Par exemple si je fais l’hypothèse qu’un temps pluvieux augmente systématiquement les douleurs d’arthrose du genou, je ne dois pas me contenter de mener une étude qui établirait que cette occurrence se vérifie dans 70% des cas, étude statistique inattaquable à l’appui. N’y aurait-il qu’un pourcent des cas qui ne vérifie pas l’hypothèse, cela suffirait à l’invalider dans sa forme actuelle et à me pousser à la
reconsidérer, ou à chercher les facteurs qui peuvent la contredire.
Pour ce qui est du sujet qui nous concerne ici, s’il est incontestable que de nombreuses études démontrent qu’il existe des relations montantes intestin-cerveau, ce n’est pas scientifique d’élaborer un paradigme et une praxie (la réponse thérapeutique) en faisant fi de l’autre versant de la question, celui des relations descendantes cœur-cerveau-intestin.
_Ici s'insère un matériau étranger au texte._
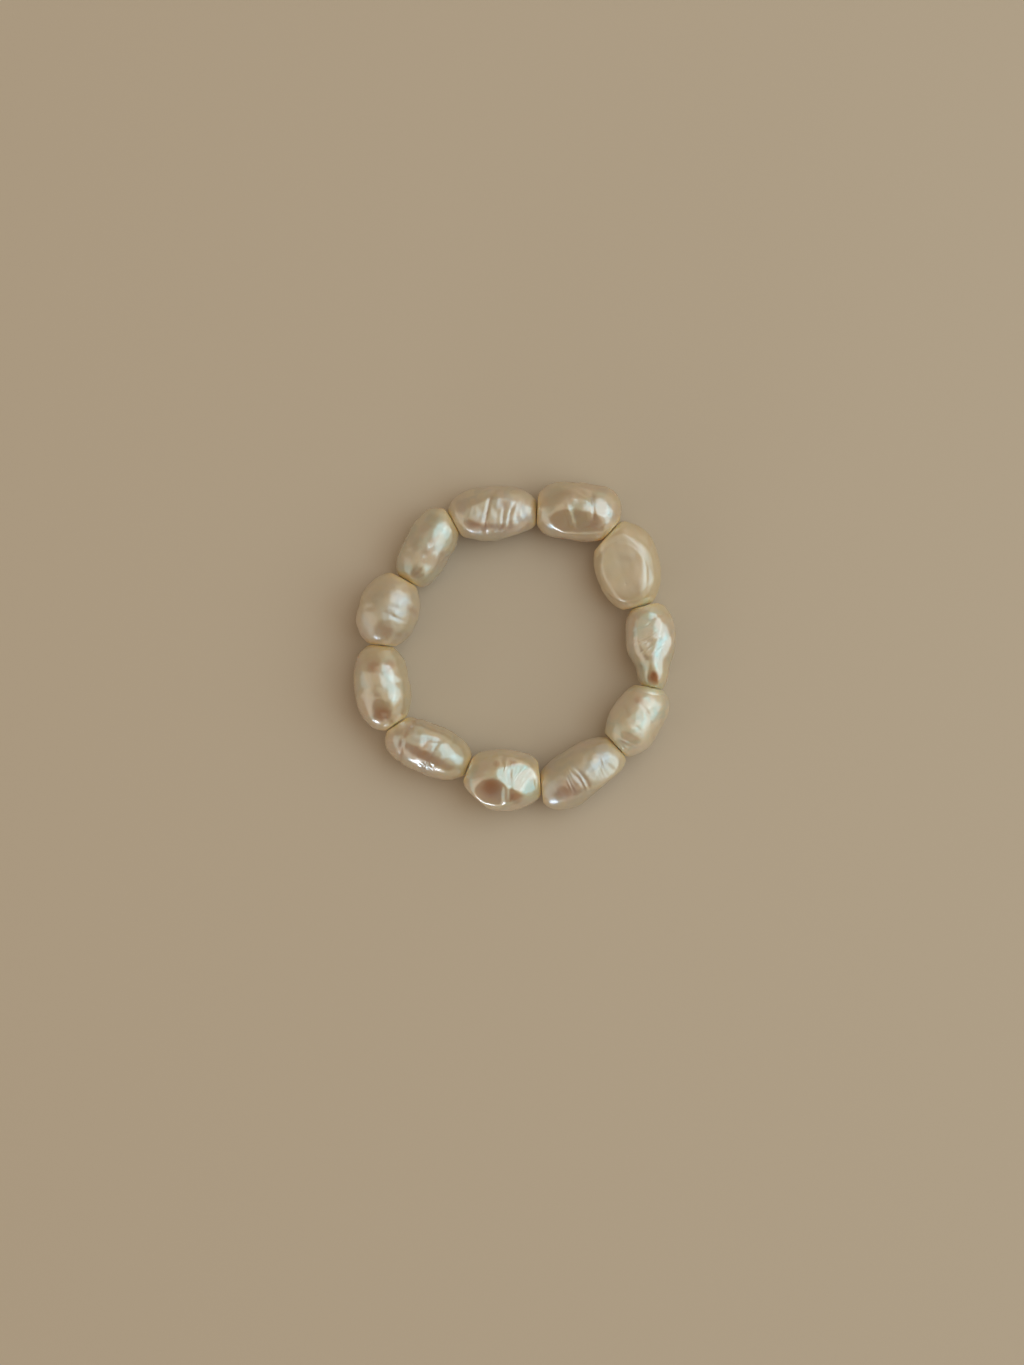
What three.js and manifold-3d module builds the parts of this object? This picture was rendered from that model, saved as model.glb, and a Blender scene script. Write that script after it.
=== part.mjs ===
// Pearl ring: eleven small baroque freshwater pearls, drilled from end to end and threaded on a closed
// loop of clear elastic cord. It lies flat on its side. Millimetres, +Z up, the surface it lies on at
// z = 0 and the middle of the ring's outline at x = y = 0.
import * as THREE from 'three';
import { mergeVertices } from 'three/addons/utils/BufferGeometryUtils.js';
import Module from 'manifold-3d';

// Driving dimensions
const CORD_DIAMETER = 0.5;
const CORD_HEIGHT = 2.15;        // height of the cord's middle above the surface, the same all the way round
const CORD_CORNER = 0.6;         // how far from a meeting point the cord starts to turn
const CORD_SIDES = 8;
const CORD_STEPS = 80;
const DRILL_DIAMETER = 0.9;
const DRILL_SIDES = 12;
const PEARL_GAP = 0.05;          // free space between the ends of two neighbouring pearls
const PEARL_LENGTH_STEPS = 15;   // facets from end to end
const PEARL_ROUND_STEPS = 24;    // facets around the drill hole
const REACH = 6;                 // no pearl's surface is further than this from the middle of its hole
const LOBE_BLEND = 0.12;         // softness of the waist where two lobes of a pearl have grown together
const FLAT_BLEND = 0.03;         // softness of a flat's edge
const END_BLEND = 0.012;         // softness of the edge where a pearl faces its neighbour
const FIELD_SIZE = 2.2;          // a typical pearl radius, which turns a distance into a share of the pearl
const BISECTIONS = 30;
const GROOVE_START = -0.3;       // height from a pearl's middle at which a groove starts to sink in
const GROOVE_FULL = 0.7;         // and at which it has its full depth
const MERGE_DISTANCE = 1e-4;

const PEARL_LOOKS = [
  { name: 'cream nacre', color: 0xd9c7a6, roughness: 0.3 },
  { name: 'silver nacre', color: 0xd8cfc0, roughness: 0.26 },
  { name: 'matte nacre', color: 0xd2bd98, roughness: 0.45 },
];
const CORD_LOOK = { name: 'clear elastic', color: 0xe6e2d8, roughness: 0.35 };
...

Et la remarque vaut aussi pour mon point de vue, j’aurais bien tort d’ignorer ce qui a déjà été mis en évidence.
Mais puisqu’il existe des interactions bidirectionnelles, il faut donc que les études portent à part égale sur les deux directions. Pour l’heure, le focus est porté majoritairement sur les interactions montantes, ventre-cerveau.
Les autres, descendantes, correspondent mieux à la conception que je me fais de l’être humain, et c’est pourquoi j’ai souhaité me faire le défenseur de cette cause, qui reste encore le parent pauvre de l’intérêt collectif.
Comprendre les conditionnements et l’impact majeur que possèdent le cerveau, le système nerveux autonome ou encore les bactéries de l’intestin ne signifie pas que le sujet humain ne serait que le fruit ou la marionnette de sa biologie.
Abdiquer sa capacité d’être et de choisir au profit de nos bactéries me paraît d’une désespérance absolue.
Cependant, connaître ce qui nous limite, ce qui pèse sur nous, ce qui agit dans les tréfonds de notre chair, c’est permettre à notre esprit, sinon de s’en affranchir totalement, du moins de connaître les règles du jeu de notre corps et d’utiliser celui-ci pour nous réaliser en tant qu’être humain pensant, conscient et… aimant.